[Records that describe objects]
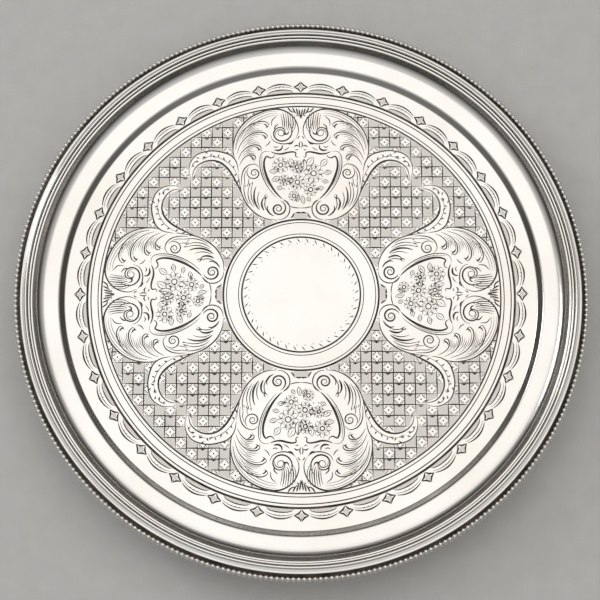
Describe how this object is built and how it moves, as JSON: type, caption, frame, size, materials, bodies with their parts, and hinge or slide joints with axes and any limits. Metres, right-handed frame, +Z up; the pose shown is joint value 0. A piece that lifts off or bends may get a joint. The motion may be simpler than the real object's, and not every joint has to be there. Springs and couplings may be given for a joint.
{
  "type": "serving salver",
  "caption": "Round silver salver with a beaded and reeded rim, an engraved flat and cast scroll feet, for serving glasses and cards.",
  "frame": {"origin": "on the salver's axis, at the soles of the feet, where it stands on a table", "axes": "+Z up along the salver's axis; -Y towards the front foot and the viewer; +X to the viewer's right"},
  "size_m": [0.3048, 0.3048, 0.0344],
  "materials": {
    "polished_silver": "hand-polished silver with fine scratches; the flat is flat-chased and engraved, with tarnish left in the cuts",
    "drawn_silver": "polished silver wire, dark with tarnish in the grooves and between the beads",
    "cast_silver": "cast silver, polished on the high places and darker in the hollows"
  },
  "bodies": {
    "root": {"salver_plate": "polished_silver", "reeded_moulding": "drawn_silver", "bead_border": "drawn_silver", "foot_1": "cast_silver", "foot_2": "cast_silver", "foot_3": "cast_silver"}
  },
  "joints": []
}
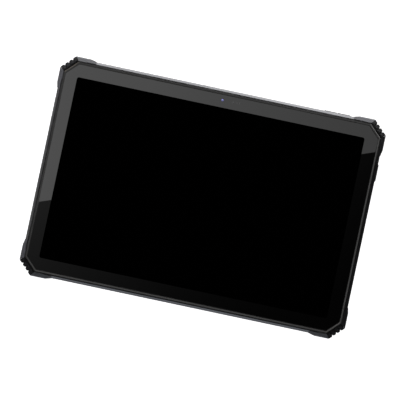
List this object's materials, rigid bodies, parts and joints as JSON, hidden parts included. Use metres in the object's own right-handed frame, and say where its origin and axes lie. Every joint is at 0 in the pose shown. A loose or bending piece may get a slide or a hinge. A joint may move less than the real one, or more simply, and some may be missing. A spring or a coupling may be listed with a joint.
{
  "type": "rugged tablet data collector",
  "caption": "Rugged tablet data collector: a flush cover glass in a chamfered frame, ribbed rubber corner bumpers, edge keys, sealed port doors and a screwed battery cover.",
  "frame": {"origin": "centre of the plane that the four corner bumpers rest on, with the tablet on its back", "axes": "+X to the right of the screen along its length, +Y up the screen, +Z out of the screen"},
  "size_m": [0.2468, 0.1664, 0.016],
  "materials": {
    "housing": "fine moulded grain, satin",
    "front_frame": "fine moulded grain, satin, lit bevel",
    "bumper": "moulded elastomer, matt",
    "grip_pad": "soft ribbed rubber, matt",
    "cover_glass": "black-printed cover glass, polished",
    "display": "unlit display, black",
    "key_plastic": "satin",
    "silicone": "matt moulded silicone",
    "magnesium": "cast and chromated, satin",
    "steel": "black-oxide and bright steel, satin",
    "gold_contact": "gold-plated, bright",
    "board": "solder mask, satin",
    "copper": "copper foil, satin",
    "antenna_ceramic": "fired ceramic, matt",
    "battery_wrap": "shrink film, satin",
    "lens": "coated lens, polished",
    "diffuser": "translucent white, glossy"
  },
  "bodies": {
    "tablet": {"rear_cover": "housing", "battery_cover": "housing", "front_frame": "front_frame", "housing_seal": "silicone", "midframe": "magnesium", "cover_glass": "cover_glass", "touch_sensor": "display", "lcd_panel": "display", "backlight": "diffuser", "key_board": "board", "io_door_pin": "steel", "card_door_pin": "steel", "usb_socket": "steel", "card_reader": "steel", "dock_connector": "key_plastic", "dock_contacts": "gold_contact", "main_board": "board", "processor_shield": "steel", "modem_shield": "steel", "heat_spreader": "copper", "battery_pack": "battery_wrap", "gnss_antenna": "antenna_ceramic", "wifi_antenna": "copper", "mobile_antenna": "copper", "front_camera": "lens", "indicator_board": "board", "rear_camera": "key_plastic", "flash_module": "diffuser", "camera_trim": "key_plastic", "camera_window": "lens", "flash_lens": "diffuser", "speaker_left": "key_plastic", "speaker_right": "key_plastic", "vibration_motor": "steel", "bumper_top_left": "bumper", "grip_pad_top_left": "grip_pad", "bumper_top_right": "bumper", "grip_pad_top_right": "grip_pad", "bumper_bottom_left": "bumper", "grip_pad_bottom_left": "grip_pad", "bumper_bottom_right": "bumper", "grip_pad_bottom_right": "grip_pad", "housing_screw_1": "steel", "housing_screw_2": "steel", "housing_screw_3": "steel", "housing_screw_4": "steel", "housing_screw_5": "steel", "housing_screw_6": "steel", "housing_screw_7": "steel", "housing_screw_8": "steel", "battery_screw_1": "steel", "battery_screw_2": "steel", "battery_screw_3": "steel", "battery_screw_4": "steel"},
    "power_key": {"power_button": "key_plastic"},
    "volume_key": {"volume_rocker": "key_plastic"},
    "io_door": {"io_door": "silicone"},
    "card_door": {"card_door": "silicone"}
  },
  "joints": [
    {"name": "power_press", "type": "slide", "parent": "tablet", "child": "power_key", "axis": [0, -1, 0], "range_m": [0, 0.0004], "stiffness_N_per_m": 4000},
    {"name": "volume_rock", "type": "hinge", "parent": "tablet", "child": "volume_key", "pos_m": [0.08995, 0.0799, 0.0075], "axis": [0, 0, 1], "range_deg": [-4.5, 4.5], "stiffness_Nm_per_rad": 0.09},
    {"name": "io_door_hinge", "type": "hinge", "parent": "tablet", "child": "io_door", "pos_m": [0.12145, 0.0516, 0.008], "axis": [0, 0, 1], "range_deg": [0, 100]},
    {"name": "card_door_hinge", "type": "hinge", "parent": "tablet", "child": "card_door", "pos_m": [-0.12145, 0.0516, 0.008], "axis": [0, 0, -1], "range_deg": [0, 100]}
  ]
}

WHAT YOU HAVE TO DO
Repeat the whole listing exactly, keeping every line intact.

WRITTEN SOLUTION
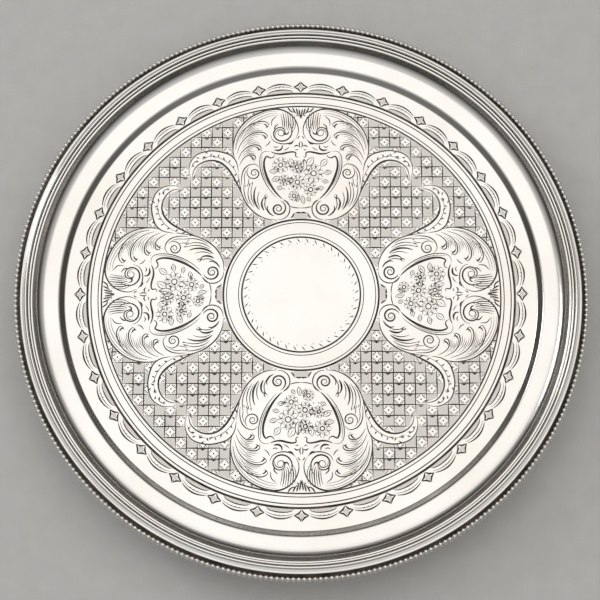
Describe how this object is built and how it moves, as JSON: type, caption, frame, size, materials, bodies with their parts, and hinge or slide joints with axes and any limits. Metres, right-handed frame, +Z up; the pose shown is joint value 0. A piece that lifts off or bends may get a joint. The motion may be simpler than the real object's, and not every joint has to be there. Springs and couplings may be given for a joint.
{
  "type": "serving salver",
  "caption": "Round silver salver with a beaded and reeded rim, an engraved flat and cast scroll feet, for serving glasses and cards.",
  "frame": {"origin": "on the salver's axis, at the soles of the feet, where it stands on a table", "axes": "+Z up along the salver's axis; -Y towards the front foot and the viewer; +X to the viewer's right"},
  "size_m": [0.3048, 0.3048, 0.0344],
  "materials": {
    "polished_silver": "hand-polished silver with fine scratches; the flat is flat-chased and engraved, with tarnish left in the cuts",
    "drawn_silver": "polished silver wire, dark with tarnish in the grooves and between the beads",
    "cast_silver": "cast silver, polished on the high places and darker in the hollows"
  },
  "bodies": {
    "root": {"salver_plate": "polished_silver", "reeded_moulding": "drawn_silver", "bead_border": "drawn_silver", "foot_1": "cast_silver", "foot_2": "cast_silver", "foot_3": "cast_silver"}
  },
  "joints": []
}
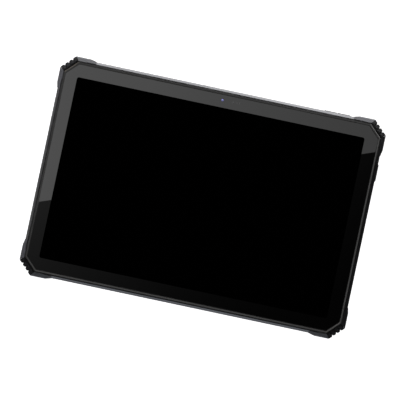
List this object's materials, rigid bodies, parts and joints as JSON, hidden parts included. Use metres in the object's own right-handed frame, and say where its origin and axes lie. Every joint is at 0 in the pose shown. A loose or bending piece may get a slide or a hinge. A joint may move less than the real one, or more simply, and some may be missing. A spring or a coupling may be listed with a joint.
{
  "type": "rugged tablet data collector",
  "caption": "Rugged tablet data collector: a flush cover glass in a chamfered frame, ribbed rubber corner bumpers, edge keys, sealed port doors and a screwed battery cover.",
  "frame": {"origin": "centre of the plane that the four corner bumpers rest on, with the tablet on its back", "axes": "+X to the right of the screen along its length, +Y up the screen, +Z out of the screen"},
  "size_m": [0.2468, 0.1664, 0.016],
  "materials": {
    "housing": "fine moulded grain, satin",
    "front_frame": "fine moulded grain, satin, lit bevel",
    "bumper": "moulded elastomer, matt",
    "grip_pad": "soft ribbed rubber, matt",
    "cover_glass": "black-printed cover glass, polished",
    "display": "unlit display, black",
    "key_plastic": "satin",
    "silicone": "matt moulded silicone",
    "magnesium": "cast and chromated, satin",
    "steel": "black-oxide and bright steel, satin",
    "gold_contact": "gold-plated, bright",
    "board": "solder mask, satin",
    "copper": "copper foil, satin",
    "antenna_ceramic": "fired ceramic, matt",
    "battery_wrap": "shrink film, satin",
    "lens": "coated lens, polished",
    "diffuser": "translucent white, glossy"
  },
  "bodies": {
    "tablet": {"rear_cover": "housing", "battery_cover": "housing", "front_frame": "front_frame", "housing_seal": "silicone", "midframe": "magnesium", "cover_glass": "cover_glass", "touch_sensor": "display", "lcd_panel": "display", "backlight": "diffuser", "key_board": "board", "io_door_pin": "steel", "card_door_pin": "steel", "usb_socket": "steel", "card_reader": "steel", "dock_connector": "key_plastic", "dock_contacts": "gold_contact", "main_board": "board", "processor_shield": "steel", "modem_shield": "steel", "heat_spreader": "copper", "battery_pack": "battery_wrap", "gnss_antenna": "antenna_ceramic", "wifi_antenna": "copper", "mobile_antenna": "copper", "front_camera": "lens", "indicator_board": "board", "rear_camera": "key_plastic", "flash_module": "diffuser", "camera_trim": "key_plastic", "camera_window": "lens", "flash_lens": "diffuser", "speaker_left": "key_plastic", "speaker_right": "key_plastic", "vibration_motor": "steel", "bumper_top_left": "bumper", "grip_pad_top_left": "grip_pad", "bumper_top_right": "bumper", "grip_pad_top_right": "grip_pad", "bumper_bottom_left": "bumper", "grip_pad_bottom_left": "grip_pad", "bumper_bottom_right": "bumper", "grip_pad_bottom_right": "grip_pad", "housing_screw_1": "steel", "housing_screw_2": "steel", "housing_screw_3": "steel", "housing_screw_4": "steel", "housing_screw_5": "steel", "housing_screw_6": "steel", "housing_screw_7": "steel", "housing_screw_8": "steel", "battery_screw_1": "steel", "battery_screw_2": "steel", "battery_screw_3": "steel", "battery_screw_4": "steel"},
    "power_key": {"power_button": "key_plastic"},
    "volume_key": {"volume_rocker": "key_plastic"},
    "io_door": {"io_door": "silicone"},
    "card_door": {"card_door": "silicone"}
  },
  "joints": [
    {"name": "power_press", "type": "slide", "parent": "tablet", "child": "power_key", "axis": [0, -1, 0], "range_m": [0, 0.0004], "stiffness_N_per_m": 4000},
    {"name": "volume_rock", "type": "hinge", "parent": "tablet", "child": "volume_key", "pos_m": [0.08995, 0.0799, 0.0075], "axis": [0, 0, 1], "range_deg": [-4.5, 4.5], "stiffness_Nm_per_rad": 0.09},
    {"name": "io_door_hinge", "type": "hinge", "parent": "tablet", "child": "io_door", "pos_m": [0.12145, 0.0516, 0.008], "axis": [0, 0, 1], "range_deg": [0, 100]},
    {"name": "card_door_hinge", "type": "hinge", "parent": "tablet", "child": "card_door", "pos_m": [-0.12145, 0.0516, 0.008], "axis": [0, 0, -1], "range_deg": [0, 100]}
  ]
}